= REQUIRED TASK =
Identify and copy all lines of the material where the string "parts" is found.

= DATA EXTRACT =
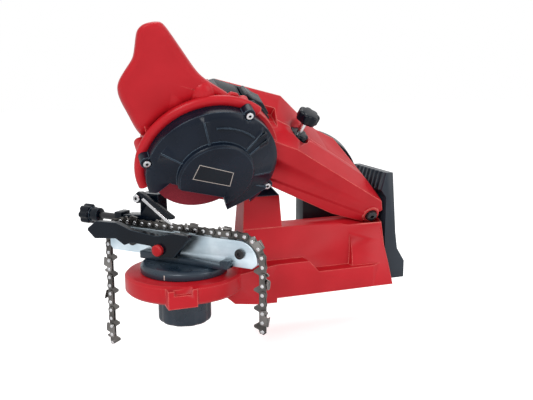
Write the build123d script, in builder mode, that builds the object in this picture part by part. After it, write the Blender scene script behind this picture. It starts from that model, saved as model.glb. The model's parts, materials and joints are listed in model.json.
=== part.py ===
from build123d import *
import os
from math import cos, pi, radians, sin

# Bench chainsaw sharpener, cordless. Millimetres, +Z up, origin at the centre of the
# bench-foot bolt pattern, on the bench. +X runs from the turning vice to the battery.
os.makedirs("parts", exist_ok=True)

# ---- clearances
running_gap = 0.05      # radial, shafts and pins in their bores
moving_gap = 0.3        # between bodies that move past each other
seat_gap = 0.1          # between chain and rail

# ---- placing of the main groups
vice_x = -160.0
vice_y = -30.0
rail_angle = 42.0       # the rail's turn away from the -Y direction
head_tilt = 30.0        # the grinding head leans this much to the front
arm_angle = 16.0        # raised arm, measured in the leaning plane
arm_drop = 5.8          # turn of the arm down to its stop

# ---- saw chain, 3/8 inch
chain_pitch = 9.525     # rivet to rivet
rivet_height = 84.0
rivet_radius = 2.0
link_thickness = 1.3
drive_thickness = 1.5
link_depth = 3.9        # rivet centre to the foot of a side link

# ---- wheel and spindle
wheel_radius = 50.0
wheel_width = 3.2
wheel_bore = 10.0
flange_radius = 14.0
flange_width = 3.4

# ---- guard
guard_a = -223.0        # guard centre in the arm's own plane, from the pivot
guard_b = 30.0
guard_wall = 2.0
guard_clearance = 2.5   # guard to wheel where they come closest
wheel_offset = 11.0     # wheel centre to guard centre, along the arm
wheel_drop = 0.5        # and across it
guard_back = -10.0      # joint between guard and head, along the spindle
guard_front = 19.0
hub_radius = 38.0

# ---- arm, head and pivot
arm_near = -8.0         # near side of the arm along the spindle
arm_far = -65.0         # far side
cheek_far = -30.0       # far side of the narrow rear end
boss_far = -60.0        # far end of the tower's boss
boss_radius = 14.0
pivot_radius = 5.0
spring_radius = 8.2     # middle of the return spring's wire
spring_wire = 1.8
spring_length = 12.0
pivot_x = 66.5
pivot_y = -23.45
pivot_z = 74.66
chamber_radius = 68.0
chamber_back = -36.0
motor_radius = 24.0
motor_far = -96.0
shell_wall = 3.0

# ---- depth stop on the arm
depth_a = -127.0        # along the arm
depth_d = -35.0         # through the arm
depth_screw_radius = 3.0
depth_tip = 19.0        # lower end of the screw, across the arm
depth_seat = 60.0       # boss on the arm under the locking knob
depth_bush_radius = 7.0
depth_bush_end = 42.0
stop_bolt_radius = 2.5

# ---- base
disc_radius = 61.0
disc_bottom = 21.0
disc_height = 19.0
body_left = -60.0       # bench edge
body_right = 84.0
body_near = -42.0
body_far = 58.0
ledge_left = 38.0
ledge_right = 25.0
deck_height = 74.0
column_left = -92.0
column_right = -45.0
column_height = 109.0
cap_height = 12.0
bench_hole_x = 100.0    # hole to hole
bench_hole_y = 60.0
bench_hole_radius = 3.0
bench_hole_depth = 18.0
pocket_x = 4.0          # middle of the ribbed underside
pocket_y = 0.0
pocket_size = 18.0
pocket_depth = 16.0
rib_width = 4.0

# ---- vice
table_radius = 45.0
table_height = 9.7
vice_bolt_radius = 5.0
lock_knob_radius = 28.0
lock_knob_bottom = -14.0
lock_knob_height = 28.0
plate_gap = 1.9
plate_thickness = 2.5
plate_left = -93.0
plate_right = 88.0
plate_bottom = 52.0
body_strip_left = -46.0
body_strip_right = 60.0
strip_half_width = 14.0
lever_near = 21.5       # outer face of the clamping lever, across the rail

# ---- battery holder
holder_right = 92.0
holder_height = 127.0
holder_near = -21.0
holder_far = 59.0
cover_thickness = 2.0
electronics_left = 5.0
electronics_top = 98.0
electronics_depth = 20.0
boss_spacing_x = 70.0   # bosses of the cover's screws
boss_spacing_z = 63.0


# ======== frames ========
guard_radius = wheel_radius + wheel_offset + guard_clearance + guard_wall
wheel_a = guard_a - wheel_offset
wheel_b = guard_b - wheel_drop
disc_top = disc_bottom + disc_height
tilt_sin = sin(radians(head_tilt))
tilt_cos = cos(radians(head_tilt))
head_right = Vector(1, 0, 0)
head_up = Vector(0, -tilt_sin, tilt_cos)
head_near = Vector(0, -tilt_cos, -tilt_sin)
arm_cos = cos(radians(arm_angle))
arm_sin = sin(radians(arm_angle))
arm_x = head_right * arm_cos - head_up * arm_sin
arm_y = head_right * arm_sin + head_up * arm_cos
pivot = Vector(pivot_x, pivot_y, pivot_z)
arm_plane = Plane(origin=pivot, x_dir=arm_x, z_dir=head_near)

rail_right = Vector(sin(radians(rail_angle)), -cos(radians(rail_angle)), 0)
rail_near = Vector(-cos(radians(rail_angle)), -sin(radians(rail_angle)), 0)
vice_centre = Vector(vice_x, vice_y, 0)
vice_plane = Plane(origin=vice_centre, x_dir=rail_right, z_dir=rail_near)


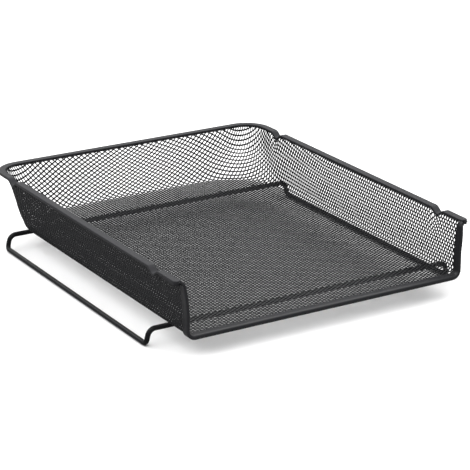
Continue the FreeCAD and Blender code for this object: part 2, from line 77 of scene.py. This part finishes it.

= SOLUTION BELOW =
Write the build123d script, in builder mode, that builds the object in this picture part by part. After it, write the Blender scene script behind this picture. It starts from that model, saved as model.glb. The model's parts, materials and joints are listed in model.json.
os.makedirs("parts", exist_ok=True)